Exercise prompt:
Your answer should be a single number: the count of lines that include "link".

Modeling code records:
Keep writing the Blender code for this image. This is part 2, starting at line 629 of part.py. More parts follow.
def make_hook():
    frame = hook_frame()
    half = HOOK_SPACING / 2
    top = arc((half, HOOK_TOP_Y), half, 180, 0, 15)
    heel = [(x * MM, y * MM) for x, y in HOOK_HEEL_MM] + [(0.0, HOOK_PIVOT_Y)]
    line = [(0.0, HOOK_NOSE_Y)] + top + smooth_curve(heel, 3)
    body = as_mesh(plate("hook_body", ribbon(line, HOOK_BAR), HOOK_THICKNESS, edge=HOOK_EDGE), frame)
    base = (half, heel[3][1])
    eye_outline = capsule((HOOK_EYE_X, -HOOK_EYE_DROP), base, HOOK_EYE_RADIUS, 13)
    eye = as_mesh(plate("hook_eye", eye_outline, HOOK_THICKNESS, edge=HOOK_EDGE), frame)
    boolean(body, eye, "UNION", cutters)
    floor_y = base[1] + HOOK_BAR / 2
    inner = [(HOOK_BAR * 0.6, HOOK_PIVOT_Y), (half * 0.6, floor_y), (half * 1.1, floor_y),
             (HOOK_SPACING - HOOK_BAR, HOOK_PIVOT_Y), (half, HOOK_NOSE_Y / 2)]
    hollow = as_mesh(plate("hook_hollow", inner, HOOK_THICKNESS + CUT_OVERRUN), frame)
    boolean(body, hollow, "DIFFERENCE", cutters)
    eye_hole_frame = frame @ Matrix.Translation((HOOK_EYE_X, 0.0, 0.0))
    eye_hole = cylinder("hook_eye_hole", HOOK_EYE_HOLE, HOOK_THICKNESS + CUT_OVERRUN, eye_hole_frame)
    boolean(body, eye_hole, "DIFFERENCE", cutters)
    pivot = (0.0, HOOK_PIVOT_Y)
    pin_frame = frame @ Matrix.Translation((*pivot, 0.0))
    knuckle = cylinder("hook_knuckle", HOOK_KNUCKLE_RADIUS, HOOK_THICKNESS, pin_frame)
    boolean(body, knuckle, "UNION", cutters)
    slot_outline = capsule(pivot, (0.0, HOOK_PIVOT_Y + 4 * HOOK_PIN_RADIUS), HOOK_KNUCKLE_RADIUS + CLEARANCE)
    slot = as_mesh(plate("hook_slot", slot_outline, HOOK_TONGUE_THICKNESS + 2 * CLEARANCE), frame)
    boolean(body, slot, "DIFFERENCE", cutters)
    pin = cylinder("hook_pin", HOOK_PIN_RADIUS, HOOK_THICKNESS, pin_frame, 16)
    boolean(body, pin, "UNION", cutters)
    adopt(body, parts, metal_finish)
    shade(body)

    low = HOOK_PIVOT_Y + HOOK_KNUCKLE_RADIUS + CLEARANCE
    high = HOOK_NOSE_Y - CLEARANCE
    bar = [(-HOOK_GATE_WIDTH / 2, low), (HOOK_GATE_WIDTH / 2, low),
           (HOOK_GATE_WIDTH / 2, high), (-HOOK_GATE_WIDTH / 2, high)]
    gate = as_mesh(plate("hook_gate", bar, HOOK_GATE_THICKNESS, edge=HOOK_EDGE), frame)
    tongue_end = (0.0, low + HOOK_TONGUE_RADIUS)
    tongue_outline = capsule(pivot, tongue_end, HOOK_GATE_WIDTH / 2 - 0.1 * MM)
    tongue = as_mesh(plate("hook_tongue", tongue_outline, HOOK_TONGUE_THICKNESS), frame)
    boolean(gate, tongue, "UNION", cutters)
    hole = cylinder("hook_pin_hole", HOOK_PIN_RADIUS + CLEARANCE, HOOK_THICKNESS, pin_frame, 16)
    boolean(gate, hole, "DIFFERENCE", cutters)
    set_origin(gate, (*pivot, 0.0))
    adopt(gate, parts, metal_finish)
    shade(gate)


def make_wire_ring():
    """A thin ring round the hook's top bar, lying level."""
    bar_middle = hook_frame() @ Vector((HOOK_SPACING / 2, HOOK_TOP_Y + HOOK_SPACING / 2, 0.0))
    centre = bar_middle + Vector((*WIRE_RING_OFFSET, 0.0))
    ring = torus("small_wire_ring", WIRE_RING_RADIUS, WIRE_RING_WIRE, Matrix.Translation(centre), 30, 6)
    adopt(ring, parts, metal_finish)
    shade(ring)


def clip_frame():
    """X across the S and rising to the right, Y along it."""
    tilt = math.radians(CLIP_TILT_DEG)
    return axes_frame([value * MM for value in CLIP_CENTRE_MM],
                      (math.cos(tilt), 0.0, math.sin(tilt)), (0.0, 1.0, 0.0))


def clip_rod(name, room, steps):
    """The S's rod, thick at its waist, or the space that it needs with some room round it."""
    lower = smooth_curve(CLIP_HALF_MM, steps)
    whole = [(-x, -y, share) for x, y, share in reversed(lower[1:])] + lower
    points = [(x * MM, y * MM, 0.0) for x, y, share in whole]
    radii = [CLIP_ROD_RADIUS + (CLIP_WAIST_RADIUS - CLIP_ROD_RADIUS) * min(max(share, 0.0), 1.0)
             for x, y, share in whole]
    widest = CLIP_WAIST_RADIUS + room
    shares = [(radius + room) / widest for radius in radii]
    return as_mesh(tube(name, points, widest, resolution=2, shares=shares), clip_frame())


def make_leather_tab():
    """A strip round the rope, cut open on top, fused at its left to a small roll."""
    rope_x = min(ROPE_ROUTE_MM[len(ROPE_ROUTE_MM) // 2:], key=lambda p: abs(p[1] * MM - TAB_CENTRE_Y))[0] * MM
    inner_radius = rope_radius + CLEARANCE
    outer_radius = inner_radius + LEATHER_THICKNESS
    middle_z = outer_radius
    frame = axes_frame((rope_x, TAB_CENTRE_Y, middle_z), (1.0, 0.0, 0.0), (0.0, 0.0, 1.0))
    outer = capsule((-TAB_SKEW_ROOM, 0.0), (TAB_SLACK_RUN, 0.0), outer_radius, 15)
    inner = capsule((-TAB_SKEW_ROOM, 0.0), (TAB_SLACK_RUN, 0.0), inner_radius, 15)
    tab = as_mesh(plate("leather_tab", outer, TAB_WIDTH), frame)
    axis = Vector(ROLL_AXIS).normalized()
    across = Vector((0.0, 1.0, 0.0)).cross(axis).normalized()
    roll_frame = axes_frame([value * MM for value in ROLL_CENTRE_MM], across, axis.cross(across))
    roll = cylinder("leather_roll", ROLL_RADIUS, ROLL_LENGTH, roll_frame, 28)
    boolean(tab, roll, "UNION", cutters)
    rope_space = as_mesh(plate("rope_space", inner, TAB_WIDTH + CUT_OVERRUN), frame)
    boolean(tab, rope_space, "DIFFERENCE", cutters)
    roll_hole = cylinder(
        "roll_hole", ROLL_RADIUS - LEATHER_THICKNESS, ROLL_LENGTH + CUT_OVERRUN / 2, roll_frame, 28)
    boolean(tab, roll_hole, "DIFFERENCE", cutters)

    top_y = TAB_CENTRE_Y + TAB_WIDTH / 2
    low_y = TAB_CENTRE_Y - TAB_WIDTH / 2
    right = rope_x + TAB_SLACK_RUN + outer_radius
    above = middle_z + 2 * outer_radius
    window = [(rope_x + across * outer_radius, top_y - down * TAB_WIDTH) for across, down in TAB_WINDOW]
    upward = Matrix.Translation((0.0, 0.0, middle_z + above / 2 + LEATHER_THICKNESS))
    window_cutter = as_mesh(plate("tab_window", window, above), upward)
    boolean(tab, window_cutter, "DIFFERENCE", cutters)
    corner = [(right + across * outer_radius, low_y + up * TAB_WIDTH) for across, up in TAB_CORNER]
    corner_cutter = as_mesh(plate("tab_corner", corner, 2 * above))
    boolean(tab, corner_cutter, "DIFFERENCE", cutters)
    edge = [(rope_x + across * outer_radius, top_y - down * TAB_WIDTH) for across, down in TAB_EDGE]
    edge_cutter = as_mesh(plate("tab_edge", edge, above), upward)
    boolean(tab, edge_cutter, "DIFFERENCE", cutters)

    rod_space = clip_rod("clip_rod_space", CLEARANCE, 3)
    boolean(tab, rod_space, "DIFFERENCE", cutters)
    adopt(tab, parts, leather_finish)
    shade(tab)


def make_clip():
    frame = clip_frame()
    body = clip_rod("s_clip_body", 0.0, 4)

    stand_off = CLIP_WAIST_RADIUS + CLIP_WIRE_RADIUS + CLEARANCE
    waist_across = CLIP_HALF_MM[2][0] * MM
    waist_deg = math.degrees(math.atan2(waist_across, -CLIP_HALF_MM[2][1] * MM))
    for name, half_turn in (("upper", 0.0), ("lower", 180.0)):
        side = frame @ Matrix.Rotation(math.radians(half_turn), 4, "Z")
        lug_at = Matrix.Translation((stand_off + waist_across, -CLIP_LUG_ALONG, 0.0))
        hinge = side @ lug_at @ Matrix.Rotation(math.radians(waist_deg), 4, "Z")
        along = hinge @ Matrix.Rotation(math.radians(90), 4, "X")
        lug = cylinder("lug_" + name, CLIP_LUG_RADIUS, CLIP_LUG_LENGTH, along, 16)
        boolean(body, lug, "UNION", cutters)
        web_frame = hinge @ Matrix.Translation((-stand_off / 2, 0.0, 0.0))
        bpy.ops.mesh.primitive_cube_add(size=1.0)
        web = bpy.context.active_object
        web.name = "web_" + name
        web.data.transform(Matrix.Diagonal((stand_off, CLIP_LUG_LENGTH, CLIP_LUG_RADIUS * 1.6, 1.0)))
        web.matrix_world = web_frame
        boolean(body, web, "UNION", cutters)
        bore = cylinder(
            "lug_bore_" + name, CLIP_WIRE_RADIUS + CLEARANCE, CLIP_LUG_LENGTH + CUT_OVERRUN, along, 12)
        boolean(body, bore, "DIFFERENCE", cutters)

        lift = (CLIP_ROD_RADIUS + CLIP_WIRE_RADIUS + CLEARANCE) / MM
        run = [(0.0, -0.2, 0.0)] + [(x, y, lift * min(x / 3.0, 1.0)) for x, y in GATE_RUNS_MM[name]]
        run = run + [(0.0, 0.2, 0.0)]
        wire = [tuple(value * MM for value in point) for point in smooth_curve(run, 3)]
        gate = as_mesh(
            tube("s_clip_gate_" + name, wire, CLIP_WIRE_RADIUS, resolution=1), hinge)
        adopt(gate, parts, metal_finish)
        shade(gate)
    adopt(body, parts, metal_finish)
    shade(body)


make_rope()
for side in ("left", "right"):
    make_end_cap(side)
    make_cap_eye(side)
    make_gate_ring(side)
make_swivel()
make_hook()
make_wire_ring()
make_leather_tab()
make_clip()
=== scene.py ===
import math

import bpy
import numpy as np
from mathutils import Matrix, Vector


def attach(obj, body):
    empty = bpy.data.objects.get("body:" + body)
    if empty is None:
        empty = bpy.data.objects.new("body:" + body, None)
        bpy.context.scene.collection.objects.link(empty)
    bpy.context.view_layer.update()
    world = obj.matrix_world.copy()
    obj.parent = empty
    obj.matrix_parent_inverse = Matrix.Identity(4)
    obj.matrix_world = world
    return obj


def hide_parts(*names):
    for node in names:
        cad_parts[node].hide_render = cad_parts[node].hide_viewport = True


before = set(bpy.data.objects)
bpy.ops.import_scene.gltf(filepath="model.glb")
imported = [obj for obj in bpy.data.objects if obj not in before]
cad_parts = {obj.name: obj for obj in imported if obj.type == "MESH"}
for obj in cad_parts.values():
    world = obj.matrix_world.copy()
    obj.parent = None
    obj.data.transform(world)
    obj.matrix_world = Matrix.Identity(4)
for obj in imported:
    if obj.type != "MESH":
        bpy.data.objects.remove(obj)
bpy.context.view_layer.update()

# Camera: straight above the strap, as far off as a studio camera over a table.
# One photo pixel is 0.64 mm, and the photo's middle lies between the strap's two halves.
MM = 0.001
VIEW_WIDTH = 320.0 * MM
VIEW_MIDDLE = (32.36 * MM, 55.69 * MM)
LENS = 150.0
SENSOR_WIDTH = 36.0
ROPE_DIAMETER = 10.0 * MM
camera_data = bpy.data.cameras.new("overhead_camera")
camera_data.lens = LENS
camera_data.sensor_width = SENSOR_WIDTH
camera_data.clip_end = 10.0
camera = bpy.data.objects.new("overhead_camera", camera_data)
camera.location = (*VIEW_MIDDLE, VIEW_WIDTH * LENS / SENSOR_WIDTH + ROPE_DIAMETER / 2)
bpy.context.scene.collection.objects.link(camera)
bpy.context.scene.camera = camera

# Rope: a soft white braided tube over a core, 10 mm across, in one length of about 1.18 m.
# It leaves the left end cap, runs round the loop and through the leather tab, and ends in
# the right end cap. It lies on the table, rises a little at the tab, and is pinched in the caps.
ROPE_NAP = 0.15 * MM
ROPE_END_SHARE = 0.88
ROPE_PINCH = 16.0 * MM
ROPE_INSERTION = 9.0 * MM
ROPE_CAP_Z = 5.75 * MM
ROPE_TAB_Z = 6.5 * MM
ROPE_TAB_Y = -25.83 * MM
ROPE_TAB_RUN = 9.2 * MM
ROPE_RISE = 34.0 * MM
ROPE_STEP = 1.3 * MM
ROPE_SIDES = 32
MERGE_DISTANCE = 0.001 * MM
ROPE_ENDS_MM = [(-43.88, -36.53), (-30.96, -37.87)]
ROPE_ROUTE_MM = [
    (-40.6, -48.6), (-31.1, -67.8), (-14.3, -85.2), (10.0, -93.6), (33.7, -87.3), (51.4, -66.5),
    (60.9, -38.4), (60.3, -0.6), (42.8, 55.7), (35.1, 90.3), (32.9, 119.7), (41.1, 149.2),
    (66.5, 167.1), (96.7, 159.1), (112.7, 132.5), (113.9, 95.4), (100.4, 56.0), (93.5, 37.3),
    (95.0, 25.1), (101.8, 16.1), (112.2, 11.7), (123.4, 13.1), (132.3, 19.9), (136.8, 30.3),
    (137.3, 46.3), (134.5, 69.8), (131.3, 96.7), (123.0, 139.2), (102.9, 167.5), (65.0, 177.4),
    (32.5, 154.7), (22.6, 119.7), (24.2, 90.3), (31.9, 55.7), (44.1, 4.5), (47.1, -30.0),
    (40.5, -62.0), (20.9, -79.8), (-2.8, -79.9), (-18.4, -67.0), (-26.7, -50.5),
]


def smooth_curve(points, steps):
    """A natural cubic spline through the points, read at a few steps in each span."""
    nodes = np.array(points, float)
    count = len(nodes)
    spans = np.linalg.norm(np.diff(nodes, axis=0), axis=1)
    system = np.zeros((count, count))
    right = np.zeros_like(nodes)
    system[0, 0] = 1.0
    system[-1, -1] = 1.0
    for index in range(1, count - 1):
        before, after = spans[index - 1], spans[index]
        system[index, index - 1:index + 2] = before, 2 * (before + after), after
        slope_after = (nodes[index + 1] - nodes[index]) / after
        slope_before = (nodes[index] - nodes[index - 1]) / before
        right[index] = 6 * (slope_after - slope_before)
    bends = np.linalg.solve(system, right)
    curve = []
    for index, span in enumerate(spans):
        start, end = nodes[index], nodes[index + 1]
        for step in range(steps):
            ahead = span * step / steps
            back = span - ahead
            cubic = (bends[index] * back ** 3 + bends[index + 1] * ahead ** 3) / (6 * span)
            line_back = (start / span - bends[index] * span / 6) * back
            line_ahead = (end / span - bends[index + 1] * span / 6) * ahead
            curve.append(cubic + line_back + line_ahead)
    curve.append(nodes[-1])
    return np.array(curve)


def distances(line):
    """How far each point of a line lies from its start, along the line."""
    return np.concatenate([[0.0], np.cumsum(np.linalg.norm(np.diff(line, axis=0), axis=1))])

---

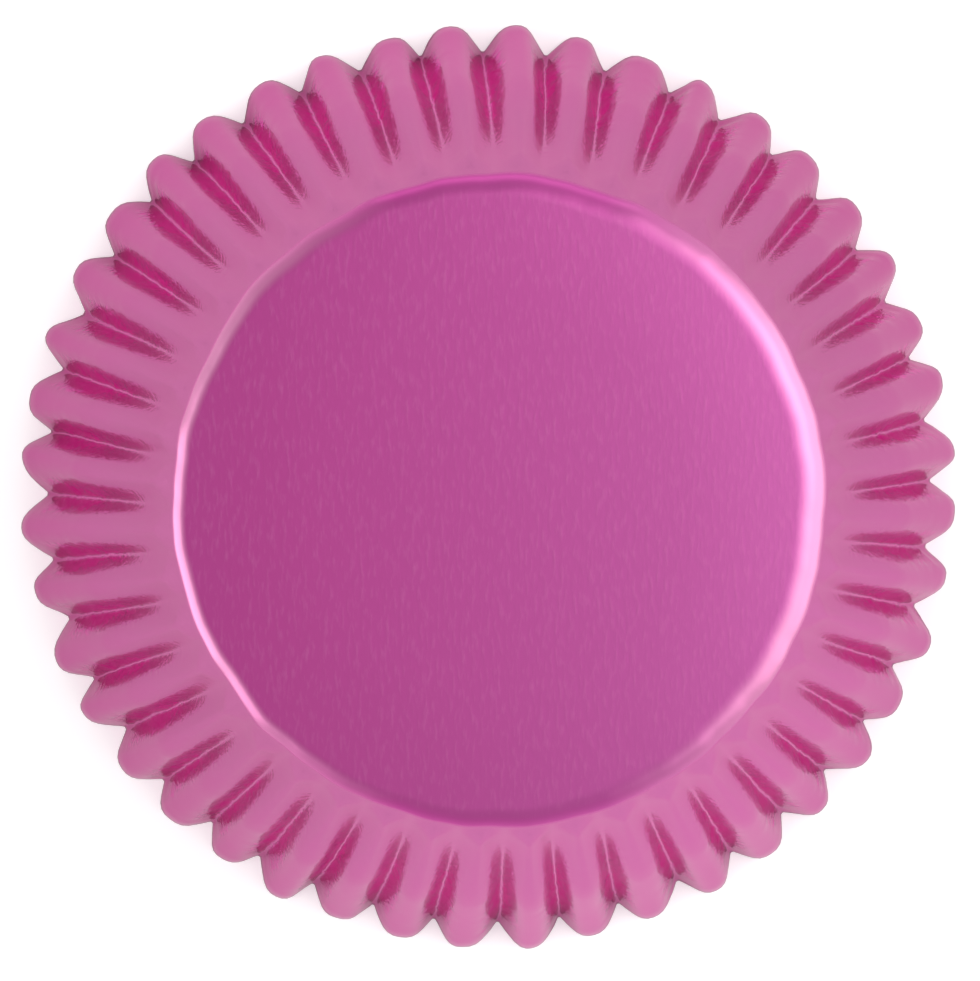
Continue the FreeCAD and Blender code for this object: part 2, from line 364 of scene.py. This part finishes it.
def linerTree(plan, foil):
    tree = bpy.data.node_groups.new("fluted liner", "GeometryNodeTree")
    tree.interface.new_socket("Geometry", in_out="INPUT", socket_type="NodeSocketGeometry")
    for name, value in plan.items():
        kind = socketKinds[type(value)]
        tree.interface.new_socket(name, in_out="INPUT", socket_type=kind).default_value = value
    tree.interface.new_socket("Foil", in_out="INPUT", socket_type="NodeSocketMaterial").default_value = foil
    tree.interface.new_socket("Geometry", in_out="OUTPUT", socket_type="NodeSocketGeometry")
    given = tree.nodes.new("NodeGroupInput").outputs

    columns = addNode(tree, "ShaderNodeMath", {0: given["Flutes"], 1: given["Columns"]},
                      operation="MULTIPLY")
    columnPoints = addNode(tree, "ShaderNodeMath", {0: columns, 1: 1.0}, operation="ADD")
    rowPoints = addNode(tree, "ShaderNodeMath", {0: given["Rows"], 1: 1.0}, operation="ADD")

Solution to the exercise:
2